The Numbers Guy, Carl Bialik, over at the Wall Street Journal
has a piece in today's edition
looking at some of the claims about small business job creation occurring in the political debate. It is an important topic, and I was glad to see him tackle it. That said, I was disappointed in his treatment of the question. I have a lot of respect for his columns and how he brings focus to important elements of the discussion that involve numbers. With his treatment of small businesses and jobs, he talked to most of the people I would have talked to but ultimately didn't get into any of the depth that I would have expected. Specifically, I don't think he looked at several important elements closely enough for readers:
I've written about job statistics
over the years and most recently focused on them in our Starting Smaller; Staying Smaller
piece. And while I haven't jumped directly into the debate about small businesses job creation vs. new business job creation, that seems to be what Carl was starting to do but didn't really. Most of the job creation (and a lot of the destruction) seen when looking at questions about small business job creation comes from small, new
businesses. These are businesses which are both very small and also happen to be young but which statisticians historically have not been able to disentagle because the data wasn't stored to look at firm dynamics over time. A lot of what we have worked on these past several years has been trying to bring this element of firm age into the discussion about how jobs are created and destroyed. And while the column today talks some about this issue near the conclusion, I wasn't impressed with it's treatment of the topic. I recommend the piece by Haltiwanger, Jarmin, and Mirinda on this topic
. When looking at jobs every lens you observe through has advantages and disadvantages. I wouldn't claim looking through the added element of firm age is perfect, but to me it's still more helpful than just looking at firms smaller than 500 employees.

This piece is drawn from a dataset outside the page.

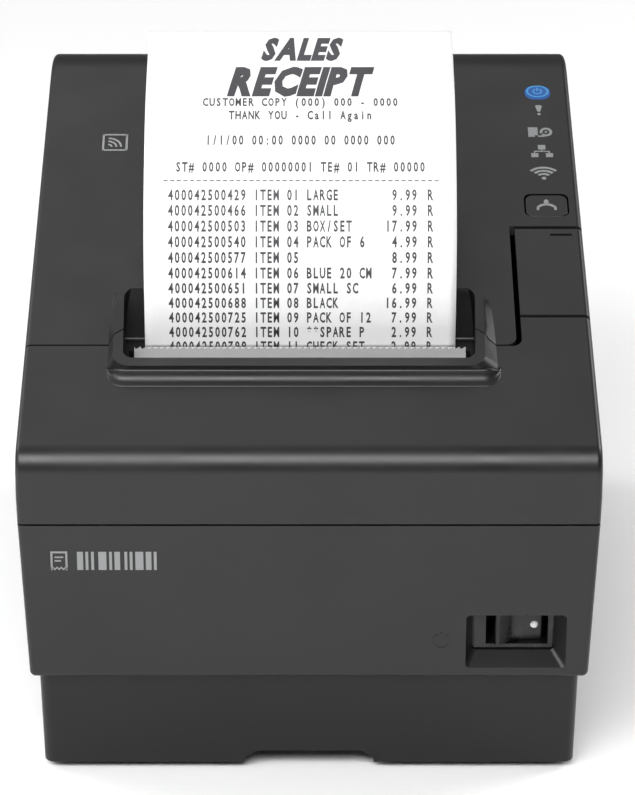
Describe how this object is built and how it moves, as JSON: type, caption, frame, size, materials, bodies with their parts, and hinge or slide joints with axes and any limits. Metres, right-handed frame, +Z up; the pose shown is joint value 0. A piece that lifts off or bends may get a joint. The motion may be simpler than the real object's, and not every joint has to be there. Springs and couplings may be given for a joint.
{
  "type": "receipt printer",
  "caption": "Compact top-exit thermal receipt printer with opening roll cover, sliding cutter cover, tear bar and a receipt standing in the slot.",
  "frame": {"origin": "under the middle of the printer's outline, on the plane of the feet", "axes": "+X to the printer's right seen from the front, +Y to the rear, +Z up; the front with the switch faces -Y"},
  "size_m": [0.145, 0.195, 0.1698],
  "materials": {
    "case_plastic": "charcoal ABS with a fine spark-eroded grain",
    "plinth_plastic": "charcoal ABS, fine grain",
    "black_plastic": "black moulded nylon",
    "gloss_black": "polished black",
    "lens": "translucent blue lens",
    "foot_rubber": "matte black rubber",
    "platen_rubber": "fine-ground rubber",
    "sheet_steel": "zinc-plated sheet",
    "blade_steel": "ground tool steel",
    "shaft_steel": "ground bright shaft",
    "screw_steel": "zinc-plated",
    "spring_steel": "spring wire",
    "heat_sink": "extruded, plain",
    "ceramic": "glazed alumina",
    "acetal": "natural acetal",
    "bronze": "sintered bronze",
    "motor_can": "plated motor can",
    "board_green": "green solder mask on glass board",
    "chip_black": "moulded epoxy",
    "cable_film": "flat cable film",
    "port_shell": "plated connector shell",
    "paper": "smooth white thermal paper",
    "board_core": "spiral-wound core"
  },
  "bodies": {
    "case": {"base_tray": "plinth_plastic", "main_case": "case_plastic", "rubber_feet": "foot_rubber", "hinge_pins": "shaft_steel", "chassis_frame": "sheet_steel", "chassis_screws": "screw_steel", "case_screws": "screw_steel", "board_screws": "screw_steel", "board_components": "chip_black", "main_board": "board_green", "port_board": "board_green", "rear_panel": "sheet_steel", "dc_inlet": "black_plastic", "usb_port": "port_shell", "ethernet_port": "port_shell", "drawer_port": "black_plastic", "head_pivot_shaft": "shaft_steel", "spring_seat": "sheet_steel", "head_springs": "spring_steel", "head_cable": "cable_film", "feed_motor": "motor_can", "gear_studs": "shaft_steel", "gear_plate": "sheet_steel", "lock_spring": "spring_steel", "spring_anchor": "sheet_steel", "lever_pin": "shaft_steel", "lever_bracket": "black_plastic", "cutter_frame": "sheet_steel", "cutter_motor": "motor_can", "tear_bar": "blade_steel", "roll_holder": "black_plastic", "paper_sensor": "black_plastic", "switch_housing": "gloss_black", "paper_web": "paper"},
    "roll_cover": {"roll_cover": "case_plastic", "platen_bushings": "bronze", "platen_frame": "sheet_steel", "fixed_blade": "blade_steel", "panel_board": "board_green", "power_lens": "lens", "cover_screws": "screw_steel"},
    "cutter_cover": {"cutter_cover": "case_plastic"},
    "open_lever": {"open_lever": "case_plastic"},
    "lock": {"lock_shaft": "shaft_steel", "lock_hooks": "sheet_steel"},
    "feed_button": {"feed_button": "case_plastic"},
    "power_rocker": {"power_rocker": "gloss_black"},
    "platen": {"platen_roller": "platen_rubber", "platen_shaft": "shaft_steel", "platen_gear": "acetal"},
    "reduction_gear": {"reduction_gear": "acetal"},
    "motor_pinion": {"motor_pinion": "bronze"},
    "paper_roll": {"paper_roll": "paper", "roll_core": "board_core"},
    "cutter_blade": {"cutter_blade": "blade_steel"},
    "cutter_gear": {"cutter_gear": "acetal"},
    "cutter_pinion": {"cutter_pinion": "bronze"},
    "print_head": {"thermal_head": "ceramic", "head_bracket": "heat_sink"},
    "receipt": {"receipt": "paper"}
  },
  "joints": [
    {"name": "roll_cover_hinge", "type": "hinge", "parent": "case", "child": "roll_cover", "pos_m": [0, 0.0915, 0.068], "axis": [-1, 0, 0], "range_deg": [0, 95]},
    {"name": "cutter_cover_slide", "type": "slide", "parent": "case", "child": "cutter_cover", "axis": [0, -1, 0], "range_m": [0, 0.018]},
    {"name": "open_lever_pivot", "type": "hinge", "parent": "case", "child": "open_lever", "pos_m": [0, -0.0452, 0.10615], "axis": [1, 0, 0], "range_deg": [0, 10], "stiffness_Nm_per_rad": 0.03},
    {"name": "lock_pivot", "type": "hinge", "parent": "case", "child": "lock", "pos_m": [0, -0.0695, 0.068], "axis": [1, 0, 0], "range_deg": [0, 3]},
    {"name": "feed_button_press", "type": "hinge", "parent": "roll_cover", "child": "feed_button", "pos_m": [0, -0.01499, 0.12052], "axis": [-1, 0, 0], "range_deg": [0, 3], "stiffness_Nm_per_rad": 0.05},
    {"name": "power_rocker_pivot", "type": "hinge", "parent": "case", "child": "power_rocker", "pos_m": [0.0531, -0.0885, 0.04005], "axis": [0, 0, -1], "range_deg": [0, 16]},
    {"name": "platen_spin", "type": "hinge", "parent": "roll_cover", "child": "platen", "pos_m": [0, -0.0465, 0.084], "axis": [-1, 0, 0], "continuous": true},
    {"name": "reduction_gear_spin", "type": "hinge", "parent": "case", "child": "reduction_gear", "pos_m": [0, -0.0515, 0.063], "axis": [-1, 0, 0], "continuous": true},
    {"name": "motor_pinion_spin", "type": "hinge", "parent": "case", "child": "motor_pinion", "pos_m": [0, -0.0621, 0.05155], "axis": [-1, 0, 0], "continuous": true},
    {"name": "paper_roll_spin", "type": "hinge", "parent": "case", "child": "paper_roll", "pos_m": [0, 0.0305, 0.08], "axis": [-1, 0, 0], "continuous": true},
    {"name": "cutter_blade_slide", "type": "slide", "parent": "case", "child": "cutter_blade", "axis": [0, 1, 0], "range_m": [0, 0.01]},
    {"name": "cutter_gear_spin", "type": "hinge", "parent": "case", "child": "cutter_gear", "pos_m": [-0.02, -0.0705, 0.0867], "axis": [0, 0, 1], "range_deg": [0, 180]},
    {"name": "cutter_pinion_spin", "type": "hinge", "parent": "case", "child": "cutter_pinion", "pos_m": [-0.02463, -0.0835, 0.0867], "axis": [0, 0, 1], "range_deg": [-650, 0]},
    {"name": "head_pivot", "type": "hinge", "parent": "case", "child": "print_head", "pos_m": [0, -0.0471, 0.0596], "axis": [1, 0, 0], "range_deg": [0, 2.5], "stiffness_Nm_per_rad": 2, "deforming": ["head_springs"]},
    {"name": "receipt_flop", "type": "hinge", "parent": "case", "child": "receipt", "pos_m": [0, -0.054, 0.1011], "axis": [1, 0, 0], "range_deg": [0, 34]}
  ],
  "couplings": [
    {"joint": "lock_pivot", "follows": "open_lever_pivot", "ratio": 0.25},
    {"joint": "reduction_gear_spin", "follows": "platen_spin", "ratio": -0.8},
    {"joint": "motor_pinion_spin", "follows": "platen_spin", "ratio": 2.6667},
    {"joint": "paper_roll_spin", "follows": "platen_spin", "ratio": 0.18421},
    {"joint": "cutter_gear_spin", "follows": "cutter_blade_slide", "rad_per_m": 314.16},
    {"joint": "cutter_pinion_spin", "follows": "cutter_blade_slide", "rad_per_m": -1131},
    {"joint": "receipt_flop", "follows": "roll_cover_hinge", "ratio": 0.35}
  ]
}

The other piece I would have liked him to get into a bit which he did not is the lens used by Youreconomy.org
. This is a site run by the Edward Lowe Foundation that uses privately-sourced data, NETS
, which is based on D&B records. What Lowe does which I like and I think helps the debate so much is to look at "resident" and "non-resident" companies and job creation. Essentially this just means that they are able to look at jobs which are created by companies headquartered in a particular region vs. those which are not. They add to this a discussion of business size. While I don't think this is the perfect lens I do think it is at least a helpful one for most local communities in understanding job creation. Because big employers, Fortune 500 companies, for example, can be good employment contributors in some cases but the view you take on their employment might be quite different if they are headquartered in your region vs. if they are not.